Forest Home Chapel
Sunday, July 25, 2021
United Methodist Church, Ithaca New York

Early History

Forest Home Chapel’s roots were in a Sunday School for Forest Home families which was launched in 1884 by several Cornell students including John R. Mott who years later received the Nobel peace prize.

After meeting in homes and the local school building for 30 years, the congregation organized to construct its own church building. Forty-one names appeared on the membership roll at its inception in September 1914: 10 Presbyterians, 4 Baptists, 4 Congregationalists, 2 Christian Church (now United Church of Christ) and 2 who joined on “profession of faith.” The rest were Methodists, leading the Chapel to formally affiliate with The United Methodist Church which, continues to provide the Chapel with ministers.

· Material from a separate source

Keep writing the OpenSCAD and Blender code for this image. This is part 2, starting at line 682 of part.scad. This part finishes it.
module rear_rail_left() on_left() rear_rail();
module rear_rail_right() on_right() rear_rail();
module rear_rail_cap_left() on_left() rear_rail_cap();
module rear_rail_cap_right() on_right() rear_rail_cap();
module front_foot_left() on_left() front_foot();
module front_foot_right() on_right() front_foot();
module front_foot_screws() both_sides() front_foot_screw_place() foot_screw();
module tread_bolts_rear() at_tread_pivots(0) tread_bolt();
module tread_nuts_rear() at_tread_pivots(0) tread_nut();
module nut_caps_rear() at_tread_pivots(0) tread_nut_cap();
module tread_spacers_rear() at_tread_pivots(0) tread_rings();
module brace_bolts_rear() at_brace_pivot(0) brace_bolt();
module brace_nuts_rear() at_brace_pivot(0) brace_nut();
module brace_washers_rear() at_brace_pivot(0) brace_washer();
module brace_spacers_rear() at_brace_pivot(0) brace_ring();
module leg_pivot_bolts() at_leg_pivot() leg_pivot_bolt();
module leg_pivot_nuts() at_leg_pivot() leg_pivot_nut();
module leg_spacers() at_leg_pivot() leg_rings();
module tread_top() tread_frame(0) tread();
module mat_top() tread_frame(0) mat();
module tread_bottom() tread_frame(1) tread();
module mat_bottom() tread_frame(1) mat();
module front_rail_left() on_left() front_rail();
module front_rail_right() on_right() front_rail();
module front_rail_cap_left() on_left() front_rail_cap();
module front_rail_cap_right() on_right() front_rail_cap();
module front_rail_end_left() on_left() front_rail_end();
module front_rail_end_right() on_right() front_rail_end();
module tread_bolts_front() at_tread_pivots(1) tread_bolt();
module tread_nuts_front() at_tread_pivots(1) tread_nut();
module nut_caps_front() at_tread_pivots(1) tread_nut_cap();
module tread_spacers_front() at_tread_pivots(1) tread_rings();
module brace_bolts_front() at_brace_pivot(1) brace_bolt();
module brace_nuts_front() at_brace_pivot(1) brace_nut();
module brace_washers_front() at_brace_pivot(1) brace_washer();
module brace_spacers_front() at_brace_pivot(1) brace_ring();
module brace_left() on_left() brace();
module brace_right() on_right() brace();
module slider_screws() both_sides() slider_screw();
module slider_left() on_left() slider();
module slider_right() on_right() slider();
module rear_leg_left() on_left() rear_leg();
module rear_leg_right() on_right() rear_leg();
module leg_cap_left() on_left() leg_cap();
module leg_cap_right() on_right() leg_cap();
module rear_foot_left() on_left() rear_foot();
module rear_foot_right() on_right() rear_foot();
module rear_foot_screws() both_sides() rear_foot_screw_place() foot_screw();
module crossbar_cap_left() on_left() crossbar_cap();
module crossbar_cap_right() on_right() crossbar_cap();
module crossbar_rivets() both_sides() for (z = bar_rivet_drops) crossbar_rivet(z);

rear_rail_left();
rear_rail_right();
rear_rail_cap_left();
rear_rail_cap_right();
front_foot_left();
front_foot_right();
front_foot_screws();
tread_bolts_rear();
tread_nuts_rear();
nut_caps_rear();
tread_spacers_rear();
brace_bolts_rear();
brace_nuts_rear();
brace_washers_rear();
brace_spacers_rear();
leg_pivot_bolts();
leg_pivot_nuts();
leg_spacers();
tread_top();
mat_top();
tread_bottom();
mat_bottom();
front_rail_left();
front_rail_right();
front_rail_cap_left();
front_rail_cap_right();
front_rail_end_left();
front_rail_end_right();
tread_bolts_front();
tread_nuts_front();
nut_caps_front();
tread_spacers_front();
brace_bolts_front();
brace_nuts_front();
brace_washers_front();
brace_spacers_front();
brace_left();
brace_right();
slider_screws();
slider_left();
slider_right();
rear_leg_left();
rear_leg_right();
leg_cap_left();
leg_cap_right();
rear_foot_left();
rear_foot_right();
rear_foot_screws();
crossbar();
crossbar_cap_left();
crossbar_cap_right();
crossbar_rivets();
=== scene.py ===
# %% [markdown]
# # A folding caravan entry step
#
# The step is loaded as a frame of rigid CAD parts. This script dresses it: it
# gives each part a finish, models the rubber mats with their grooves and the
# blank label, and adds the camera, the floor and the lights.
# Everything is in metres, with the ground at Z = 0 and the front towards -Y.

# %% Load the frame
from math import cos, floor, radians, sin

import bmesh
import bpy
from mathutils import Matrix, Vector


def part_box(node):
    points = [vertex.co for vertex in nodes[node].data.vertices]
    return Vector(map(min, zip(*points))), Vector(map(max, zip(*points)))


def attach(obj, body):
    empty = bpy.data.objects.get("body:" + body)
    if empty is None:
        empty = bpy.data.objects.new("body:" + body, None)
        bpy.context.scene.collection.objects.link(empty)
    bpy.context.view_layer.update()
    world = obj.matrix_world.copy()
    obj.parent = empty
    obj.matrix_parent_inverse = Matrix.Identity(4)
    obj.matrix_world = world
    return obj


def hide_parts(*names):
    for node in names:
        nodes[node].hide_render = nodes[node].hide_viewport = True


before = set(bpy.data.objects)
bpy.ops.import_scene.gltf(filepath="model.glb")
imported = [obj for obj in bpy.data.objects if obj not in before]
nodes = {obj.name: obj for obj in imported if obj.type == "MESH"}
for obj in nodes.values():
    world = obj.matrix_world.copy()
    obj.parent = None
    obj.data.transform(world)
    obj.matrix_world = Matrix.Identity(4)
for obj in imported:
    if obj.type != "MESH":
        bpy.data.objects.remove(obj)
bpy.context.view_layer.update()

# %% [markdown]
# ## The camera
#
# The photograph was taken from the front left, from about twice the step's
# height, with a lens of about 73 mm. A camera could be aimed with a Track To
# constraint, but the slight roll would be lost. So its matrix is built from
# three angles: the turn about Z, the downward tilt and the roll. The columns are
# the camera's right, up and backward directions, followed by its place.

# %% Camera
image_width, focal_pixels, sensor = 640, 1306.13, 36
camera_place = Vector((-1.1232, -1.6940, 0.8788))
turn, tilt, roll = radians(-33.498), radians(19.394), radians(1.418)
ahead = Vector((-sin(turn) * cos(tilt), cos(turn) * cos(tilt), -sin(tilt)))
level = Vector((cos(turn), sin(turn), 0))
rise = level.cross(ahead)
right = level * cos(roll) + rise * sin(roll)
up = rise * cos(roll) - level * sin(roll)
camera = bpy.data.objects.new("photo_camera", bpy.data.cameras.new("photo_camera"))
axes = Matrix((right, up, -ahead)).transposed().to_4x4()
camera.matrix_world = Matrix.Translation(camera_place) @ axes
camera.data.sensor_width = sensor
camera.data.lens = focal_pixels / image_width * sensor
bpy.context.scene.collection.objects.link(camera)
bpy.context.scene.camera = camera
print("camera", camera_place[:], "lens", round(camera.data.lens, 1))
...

The subscription list for those who gave funds to erect the Chapel reads: “The First Methodist Episcopal Church of Forest Home has purchased the Middaugh property for $3600 and an adjacent lot for $700. The Board of Home Missions and Church Extension has granted a donation of $500 for this building fund.” In all, “One hundred and ten families pledged $3500 and the Chapel building was completed in 1915"—a date you can still see chiseled into the cornerstone. While officially the First United Methodist Church of Forest Home, it is fondly known as “Forest Home Chapel”—an appropriate name for this small church, nestled into the Forest Home community.

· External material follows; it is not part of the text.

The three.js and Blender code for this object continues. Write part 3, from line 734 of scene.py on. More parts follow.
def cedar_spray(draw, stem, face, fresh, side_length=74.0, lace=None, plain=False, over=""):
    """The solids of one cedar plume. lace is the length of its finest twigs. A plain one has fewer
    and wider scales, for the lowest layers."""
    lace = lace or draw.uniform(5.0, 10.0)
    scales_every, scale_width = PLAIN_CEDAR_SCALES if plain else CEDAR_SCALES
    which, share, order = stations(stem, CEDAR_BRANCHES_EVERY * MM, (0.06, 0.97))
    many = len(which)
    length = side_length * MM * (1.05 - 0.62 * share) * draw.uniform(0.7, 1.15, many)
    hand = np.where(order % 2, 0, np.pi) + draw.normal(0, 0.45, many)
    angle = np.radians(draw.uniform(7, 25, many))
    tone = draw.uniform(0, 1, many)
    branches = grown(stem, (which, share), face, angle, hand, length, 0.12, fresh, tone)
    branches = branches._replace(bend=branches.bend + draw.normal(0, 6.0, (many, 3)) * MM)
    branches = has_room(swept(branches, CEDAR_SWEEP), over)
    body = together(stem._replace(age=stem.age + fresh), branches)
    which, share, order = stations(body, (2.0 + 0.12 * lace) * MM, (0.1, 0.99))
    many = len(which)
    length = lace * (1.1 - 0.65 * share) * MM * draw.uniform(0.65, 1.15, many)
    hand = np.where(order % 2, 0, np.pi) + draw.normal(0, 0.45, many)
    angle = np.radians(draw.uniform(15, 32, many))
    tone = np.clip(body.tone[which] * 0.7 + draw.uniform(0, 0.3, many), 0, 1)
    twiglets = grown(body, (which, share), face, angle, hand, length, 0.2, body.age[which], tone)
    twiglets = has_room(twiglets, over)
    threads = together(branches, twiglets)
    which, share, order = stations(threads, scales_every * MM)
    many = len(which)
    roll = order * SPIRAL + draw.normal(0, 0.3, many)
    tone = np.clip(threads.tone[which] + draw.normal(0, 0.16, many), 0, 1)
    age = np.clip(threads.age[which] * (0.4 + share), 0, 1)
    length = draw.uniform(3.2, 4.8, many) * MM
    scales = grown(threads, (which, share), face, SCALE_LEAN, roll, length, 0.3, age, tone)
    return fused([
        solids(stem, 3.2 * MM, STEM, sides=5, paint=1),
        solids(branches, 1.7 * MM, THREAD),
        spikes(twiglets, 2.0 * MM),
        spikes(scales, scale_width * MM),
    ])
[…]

Left: the chapel cornerstone; right: the chapel in the early 1900's

The 50th Anniversary Celebration was held on December 5, 1965, exactly 50 years after the dedication of the Chapel building and was led by District Superintendent Henry G. Budd, and pastor, Lloyd Moffett (1964-1968). The sermon was given by James McConnell, son of the first minister. The anniversary dinner was held at St. Paul's in Ithaca, which our history recognizes as the "Mother Church."